With House rules stating that lawmakers can bring up appropriations bills after May 15 even without setting spending limits, and with Senate lawmakers letting their chamber's budget chairman simply insert overall levels into the record without a vote, there's little actual need to do a budget at this point.

But the public relations argument, that Republicans aren't doing their job -- that Ryan, the former budget chairman, couldn't unify his own conference to do a budget! -- is not lost on the speaker. He wants to move a budget.

To do that, Ryan is prepared to advance a plan that is a marriage of a House Freedom Caucus idea and a proposal leadership cooked up. The scheme would be to, in effect, move two pieces of legislation: one package of cuts, and one budget at the $1.070 trillion level that Republicans and Democrats agreed to at the end of October.

Conservatives have balked at that number, insisting Republicans go back to the $1.040 trillion level set under the 2011 Budget Control Act. Ryan says the votes aren't there for that level either. For months now, he's been trying to find a way to herd 218 Republican votes on some sort of budget plan to no avail.

This newest proposal is really an old one with a twist. In February, leadership proposed adopting the budget at the $1.070 level with a "sidecar" of $30 billion in savings. That would allow appropriators to spend at the eventual $1.070 trillion level, but would give Republicans some cover with their most fiscally hawkish constituents.

Conservative House members, however, said the cuts had to be real.

Then House Freedom Caucus member Morgan Griffith (R-Va.) proposed tearing down the wall between discretionary and mandatory spending. The chatter among HFC members was, if you let us do that, we'll go along with your budget.

But Democrats and many Republicans insisted that was a dangerous idea, and leadership seemed unwilling to give conservatives such a seismic concession for the seemingly pro forma act of agreeing to a budget that's already in place. (The deal in October set the budget for fiscal years '16 and '17.)

Ryan's newest gambit is to do the $30 billion sidecar, but ensure that the cuts are from the mandatory side. It's not tearing down the wall between mandatory and discretionary, but, for this one time at least, it's sledgehammering at a few bricks.

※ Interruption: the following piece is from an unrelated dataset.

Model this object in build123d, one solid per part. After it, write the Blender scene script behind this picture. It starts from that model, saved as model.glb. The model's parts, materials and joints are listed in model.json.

Griffith called HFC Chairman Jim Jordan (R-Ohio) about the plan Monday night, wondering if it might be enough for the Freedom Caucus. But if Tuesday night's HFC meeting was any indication, the answer is: not quite.

Jordan asked Griffith on Monday if there was a commitment from leadership that the mandatory cuts will actually accompany each spending bill as it's considered.

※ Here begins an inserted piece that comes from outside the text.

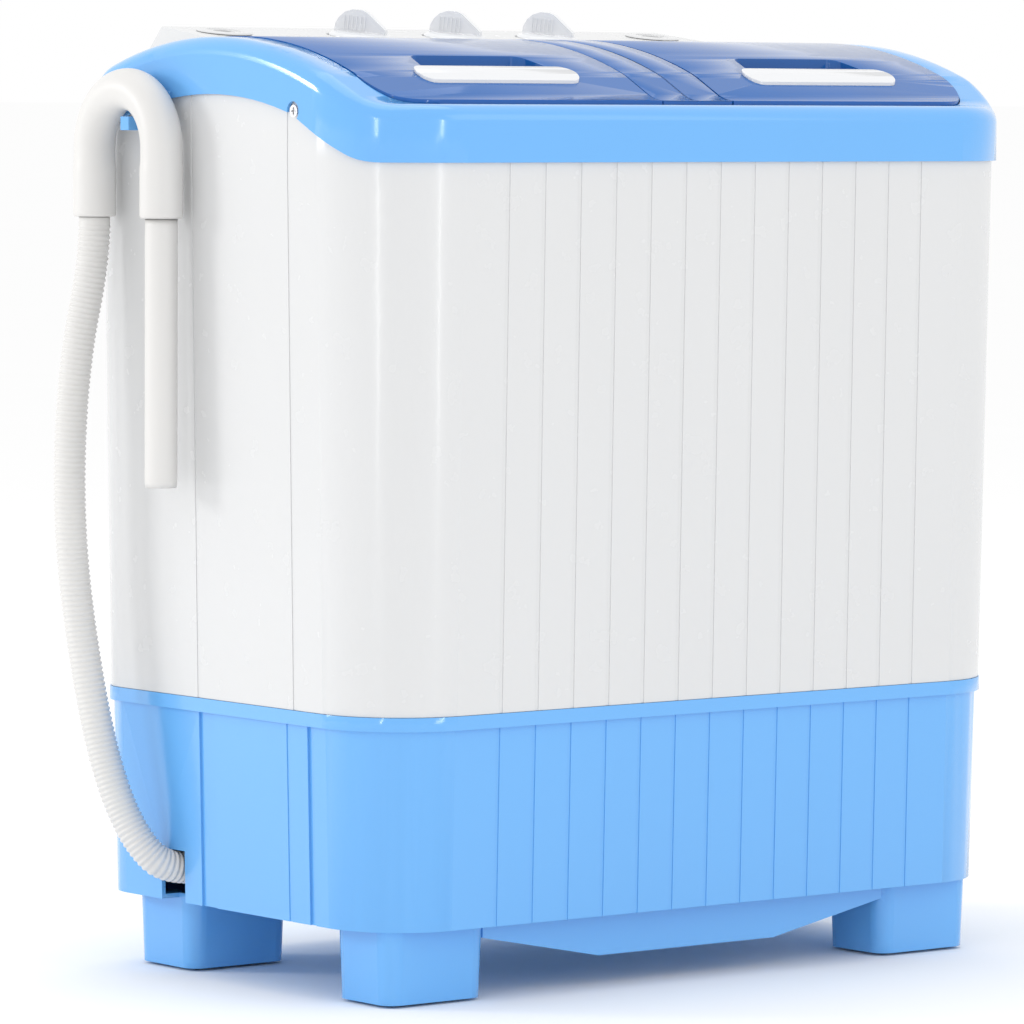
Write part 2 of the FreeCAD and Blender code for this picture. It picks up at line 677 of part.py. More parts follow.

"Or is the commitment, 'We promise we'll get to the $30 billion in reduction in mandatory savings at some bill down the line'?" Jordan asked.

"And he said, 'There's no commitment early on; we'll get to it sometime,'" Jordan reported. "So it's like, 'OK, well then, we're not going to go for that.'"

Most Freedom Caucus members insist the cuts must be real for them to agree to a budget, and they say, in this newest scenario, the Senate could just strip out the $30 billion cut if they wanted to, or just ignore the budget entirely. (They have, after all, already agreed to that spending level.)

There are some members in the HFC, however, who seem ready to support the budget plan as presented. It was Griffith who actually presented the plan Wednesday morning during the meeting.

There are roughly 40 members in the Freedom Caucus, and Republicans can lose about 30 votes on the budget and still get it through the chamber.

The problem is opposition isn't confined to the HFC. There are members outside of the conservative group who want real cuts, and others still who don't want to expend political capital on a vote that is functionally unnecessary.

It's unclear where the votes stand at this point. Leadership could potentially knuckle down and get some holdouts, but that would cost them political capital too.

A source in the room on Wednesday, who spoke on condition of anonymity to discuss the closed-door meeting, told HuffPost there was "enthusiasm to continue budget discussions."

But if everyone's attention is on Trump -- if no one is asking, "Whatever happened to that budget?" -- Ryan has little reason to focus his attention on something hardly anyone seems to care about.

Editor's note: Donald Trump regularly incites political violence and is a serial liar, rampant xenophobe, racist, misogynist and birther who has repeatedly pledged to ban all Muslims -- 1.6 billion members of an entire religion -- from entering the U.S.